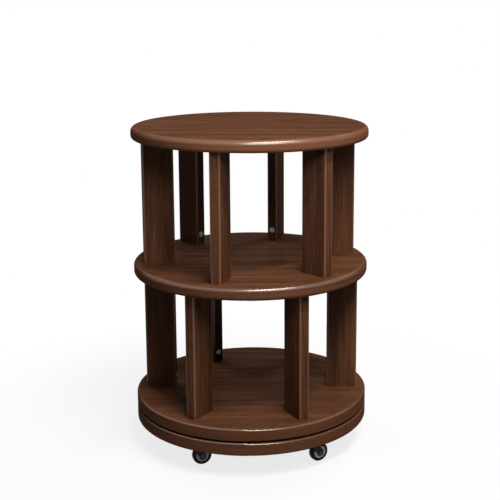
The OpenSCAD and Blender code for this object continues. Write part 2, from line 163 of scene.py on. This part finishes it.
def seen_by_eye(tree):
    """1 for what the eye sees, straight, mirrored or through glass, and 0 for bounced light."""
    path = add(tree, "ShaderNodeLightPath").outputs
    seen = path["Is Camera Ray"]
    for ray in ("Is Glossy Ray", "Is Transmission Ray"):
        seen = add(tree, "ShaderNodeMath", {0: seen, 1: path[ray]}, operation="MAXIMUM").outputs[0]
    return seen


# Materials


def disc_masks(tree, coords, band, middle, half, rounding):
    """A disc's edge band and its rounded upper edge.

    band is the width of the edge band seen from above, middle the disc's height, half its radius
    and half of its thickness, and rounding the radius of its rounded edge.
    """
    radius, thickness = half
    flat = add(tree, "ShaderNodeVectorMath", {0: coords, 1: (1, 1, 0)}, operation="MULTIPLY")
    from_axis = add(tree, "ShaderNodeVectorMath", {0: flat.outputs[0]}, operation="LENGTH")
    from_axis = from_axis.outputs["Value"]
    height = add(tree, "ShaderNodeSeparateXYZ", {0: coords}).outputs["Z"]
    inwards = (radius - share * rounding for share in RIM_INWARDS)
    downwards = (middle + thickness - share * rounding for share in RIM_DOWNWARDS)
    edge_band = soft_mask(tree, (from_axis, radius - band, radius - BAND_FULL))
    rounded = soft_mask(tree, (from_axis, *inwards), (height, *downwards))
    return edge_band, rounded


def corner_mask(tree, own, middle, half, rounding):
    """An upright's four rounded corners, by the distances from its middle to its faces."""
    away = add(tree, "ShaderNodeVectorMath", {0: own, 1: (middle, 0, 0)}, operation="SUBTRACT")
    away = add(tree, "ShaderNodeVectorMath", {0: away.outputs[0]}, operation="ABSOLUTE")
    away = add(tree, "ShaderNodeSeparateXYZ", {0: away.outputs[0]}).outputs
    bounds = ((away[i], *(half[i] - share * rounding for share in CORNER_INWARDS)) for i in (0, 1))
    return soft_mask(tree, *bounds)


def walnut_colour(tree, wood, figure, streak, pore, rubbed_and_highlight_mask, rubbing_and_highlight):
    """Dark to light with the bands and streaks, darker in the pores, and lighter on the rounded
    edges, partly rubbed and partly as painted highlight.
    """
    dark, body, light = (tuple(c) for c in (wood.dark, wood.body, wood.light))
    grey = add(tree, "ShaderNodeMix", {"Factor": 1 - wood.figure, NUMBER_A: figure,
                                       NUMBER_B: streak}).outputs[NUMBER_OUT]
    tone = add(tree, "ShaderNodeValToRGB", {"Fac": grey},
               stops=[(DARK_BELOW, dark), (LIGHT_ABOVE, light), (0.5, body)]).outputs["Color"]
    # The pores are darkened, and the rounded edges are mixed towards the light grain colour, partly
    # as rubbing and partly as painted highlight.
    for mask, strength, colour in ((pore, wood.pore_depth, dark), (rubbed_and_highlight_mask, rubbing_and_highlight, light)):
        share = add(tree, "ShaderNodeMath", {0: mask, 1: strength}, operation="MULTIPLY").outputs[0]
        tone = add(tree, "ShaderNodeMix", {"Factor": share, COLOUR_A: tone, COLOUR_B: colour},
                   data_type="RGBA").outputs[COLOUR_OUT]
    return tone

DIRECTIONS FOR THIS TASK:
Include the first line, the line containing "rounded upper edge.", and every line between them, copied exactly from the material above; output no other line.

SOLUTION FOR THIS TASK:
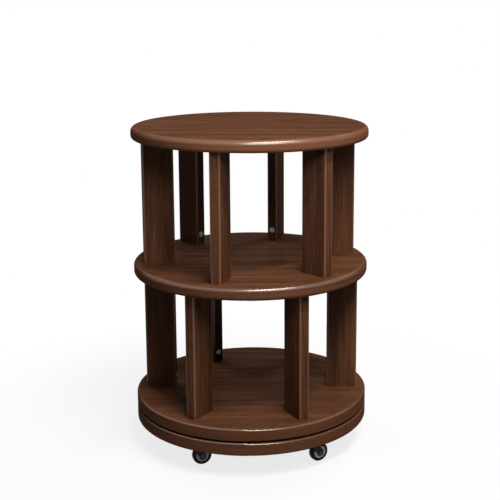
The OpenSCAD and Blender code for this object continues. Write part 2, from line 163 of scene.py on. This part finishes it.
def seen_by_eye(tree):
    """1 for what the eye sees, straight, mirrored or through glass, and 0 for bounced light."""
    path = add(tree, "ShaderNodeLightPath").outputs
    seen = path["Is Camera Ray"]
    for ray in ("Is Glossy Ray", "Is Transmission Ray"):
        seen = add(tree, "ShaderNodeMath", {0: seen, 1: path[ray]}, operation="MAXIMUM").outputs[0]
    return seen


# Materials


def disc_masks(tree, coords, band, middle, half, rounding):
    """A disc's edge band and its rounded upper edge.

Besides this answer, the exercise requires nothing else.